Output the full material exactly as it appears here.

>> Begin Data

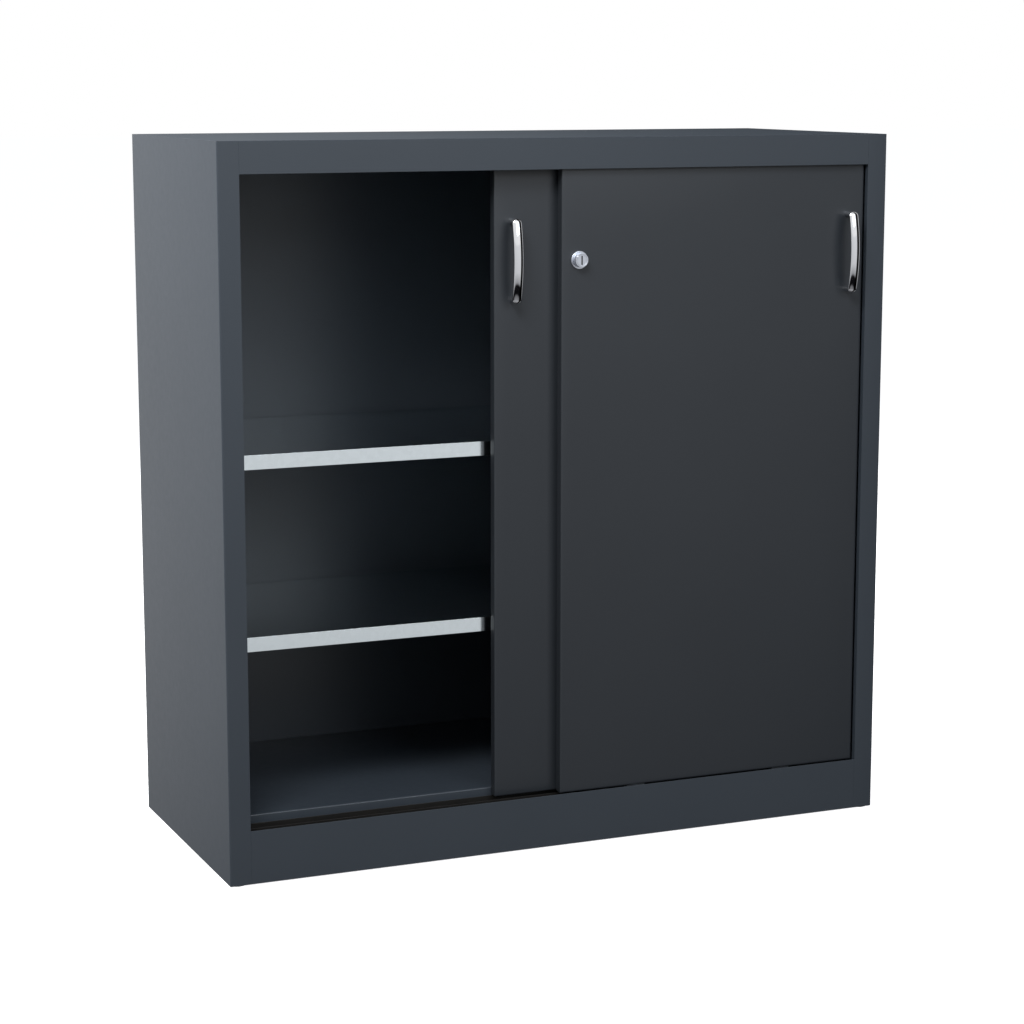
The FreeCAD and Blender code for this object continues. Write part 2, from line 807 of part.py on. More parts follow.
# ---------------------------------------------------------------------------
# Doors: each is drawn about its own lower left corner on its front face
# ---------------------------------------------------------------------------
def door_panel(node, place, handle_x, lock):
    """A door pan with its holes for the handle, the guides, the rollers and a lock."""
    body = new_body(node, place)
    face = new_sketch(body, "XZ_Plane")
    add_rectangle(face, "0", "0", "door_width", "door_height")
    pad(body, face, "door_depth", reverse=True)
    fillet(body, "outer_bend", lambda edge: is_line(edge, "y")
           or near(edge.CenterOfMass.y, body.Tip.Shape.BoundBox.YMin))
    hollow = new_sketch(body, "XZ_Plane", "-door_depth")
    add_rectangle(hollow, "gauge", "gauge", "door_width - gauge", "door_height - gauge")
    pocket(body, hollow, "door_depth - gauge")
    inner_depth = size("door_depth") - size("gauge")
    fillet(body, "bend_radius", lambda edge: near(edge.CenterOfMass.y, size("gauge"))
           or (is_line(edge, "y") and near(edge.Length, inner_depth)))
    holes = new_sketch(body, "XZ_Plane")
    for hand in ("-", "+"):
        add_circle(holes, (handle_x, f"handle_rise {hand} handle_leg_spacing / 2"),
                   "handle_screw_radius + handle_hole_clearance")
    if lock:
        add_circle(holes, ("lock_inset", "handle_rise"), "housing_radius + housing_clearance")
    pocket(body, holes)
    slots = new_sketch(body, "XY_Plane")
    for x in ("roller_inset", "door_width - roller_inset"):
        half = "(bracket_length / 2 + bracket_slot_gap)"
        add_rectangle(slots, f"{x} - {half}", "gauge", f"{x} + {half}",
                      "bracket_back + axle_head + bracket_slot_gap / 2")
    pocket(body, slots, "gauge + bend_radius")
    pegs = new_sketch(body, "XY_Plane", "door_height")
    for x in ("guide_inset", "door_width - guide_inset"):
        add_circle(pegs, (x, "door_depth / 2"), "guide_peg_radius + guide_peg_clearance")
    pocket(body, pegs, "2 * gauge")
    return publish(node, body)


def door_stiffener(node, place):
    """A channel welded down the middle of the pan."""
    body = new_body(node, shifted(place, "0", "0", "stiffener_end_gap"))
    left = "door_width / 2 - stiffener_width / 2"
    right = "door_width / 2 + stiffener_width / 2"
    rear = "door_depth - stiffener_back_gap"
    plan = new_sketch(body, "XY_Plane")
    add_outline(plan, [
        (left, "gauge"),
        (left, rear),
        (right, rear),
        (right, "gauge"),
        (f"{right} - gauge", "gauge"),
        (f"{right} - gauge", f"{rear} - gauge"),
        (f"{left} + gauge", f"{rear} - gauge"),
        (f"{left} + gauge", "gauge"),
    ])
    pad(body, plan, "door_height - 2 * stiffener_end_gap")
    return publish(node, body)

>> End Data

> **Response below**
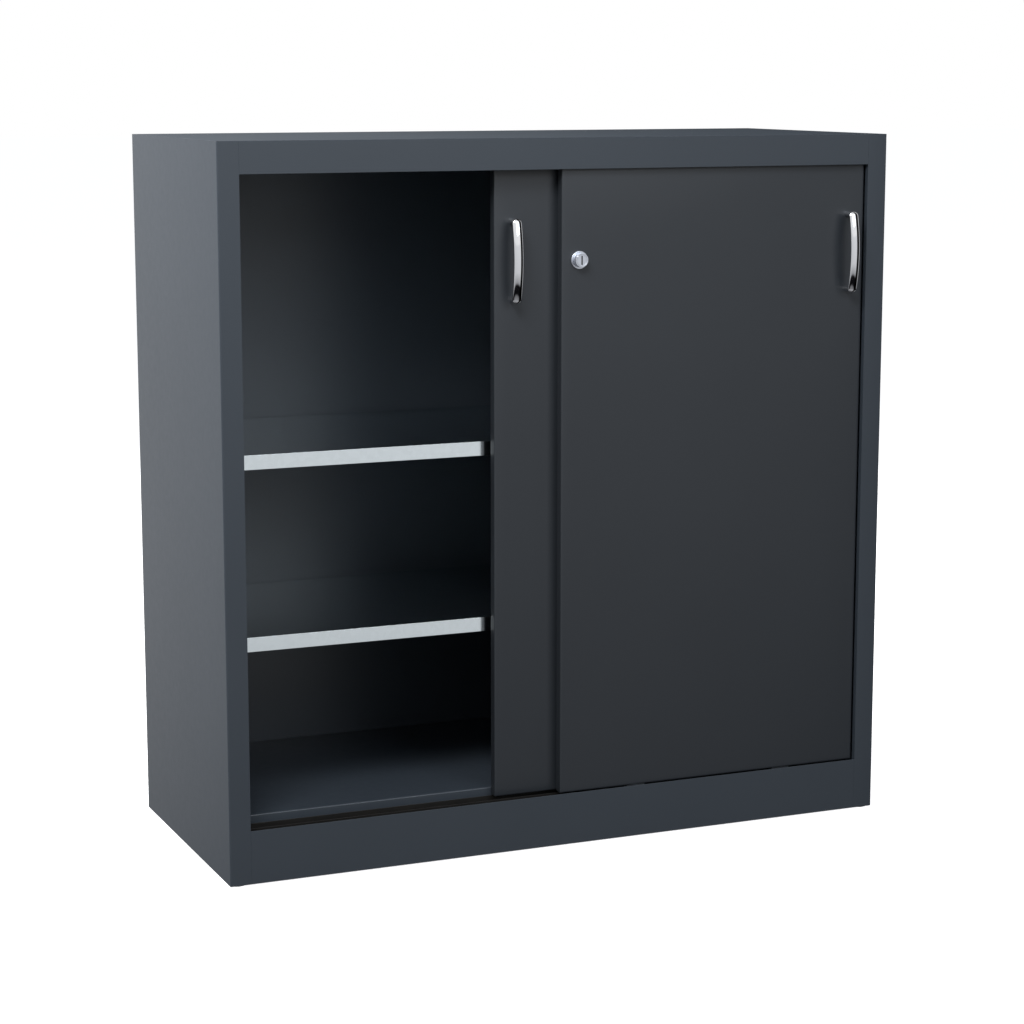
The FreeCAD and Blender code for this object continues. Write part 2, from line 807 of part.py on. More parts follow.
# ---------------------------------------------------------------------------
# Doors: each is drawn about its own lower left corner on its front face
# ---------------------------------------------------------------------------
def door_panel(node, place, handle_x, lock):
    """A door pan with its holes for the handle, the guides, the rollers and a lock."""
    body = new_body(node, place)
    face = new_sketch(body, "XZ_Plane")
    add_rectangle(face, "0", "0", "door_width", "door_height")
    pad(body, face, "door_depth", reverse=True)
    fillet(body, "outer_bend", lambda edge: is_line(edge, "y")
           or near(edge.CenterOfMass.y, body.Tip.Shape.BoundBox.YMin))
    hollow = new_sketch(body, "XZ_Plane", "-door_depth")
    add_rectangle(hollow, "gauge", "gauge", "door_width - gauge", "door_height - gauge")
    pocket(body, hollow, "door_depth - gauge")
    inner_depth = size("door_depth") - size("gauge")
    fillet(body, "bend_radius", lambda edge: near(edge.CenterOfMass.y, size("gauge"))
           or (is_line(edge, "y") and near(edge.Length, inner_depth)))
    holes = new_sketch(body, "XZ_Plane")
    for hand in ("-", "+"):
        add_circle(holes, (handle_x, f"handle_rise {hand} handle_leg_spacing / 2"),
                   "handle_screw_radius + handle_hole_clearance")
    if lock:
        add_circle(holes, ("lock_inset", "handle_rise"), "housing_radius + housing_clearance")
    pocket(body, holes)
    slots = new_sketch(body, "XY_Plane")
    for x in ("roller_inset", "door_width - roller_inset"):
        half = "(bracket_length / 2 + bracket_slot_gap)"
        add_rectangle(slots, f"{x} - {half}", "gauge", f"{x} + {half}",
                      "bracket_back + axle_head + bracket_slot_gap / 2")
    pocket(body, slots, "gauge + bend_radius")
    pegs = new_sketch(body, "XY_Plane", "door_height")
    for x in ("guide_inset", "door_width - guide_inset"):
        add_circle(pegs, (x, "door_depth / 2"), "guide_peg_radius + guide_peg_clearance")
    pocket(body, pegs, "2 * gauge")
    return publish(node, body)


def door_stiffener(node, place):
    """A channel welded down the middle of the pan."""
    body = new_body(node, shifted(place, "0", "0", "stiffener_end_gap"))
    left = "door_width / 2 - stiffener_width / 2"
    right = "door_width / 2 + stiffener_width / 2"
    rear = "door_depth - stiffener_back_gap"
    plan = new_sketch(body, "XY_Plane")
    add_outline(plan, [
        (left, "gauge"),
        (left, rear),
        (right, rear),
        (right, "gauge"),
        (f"{right} - gauge", "gauge"),
        (f"{right} - gauge", f"{rear} - gauge"),
        (f"{left} + gauge", f"{rear} - gauge"),
        (f"{left} + gauge", "gauge"),
    ])
    pad(body, plan, "door_height - 2 * stiffener_end_gap")
    return publish(node, body)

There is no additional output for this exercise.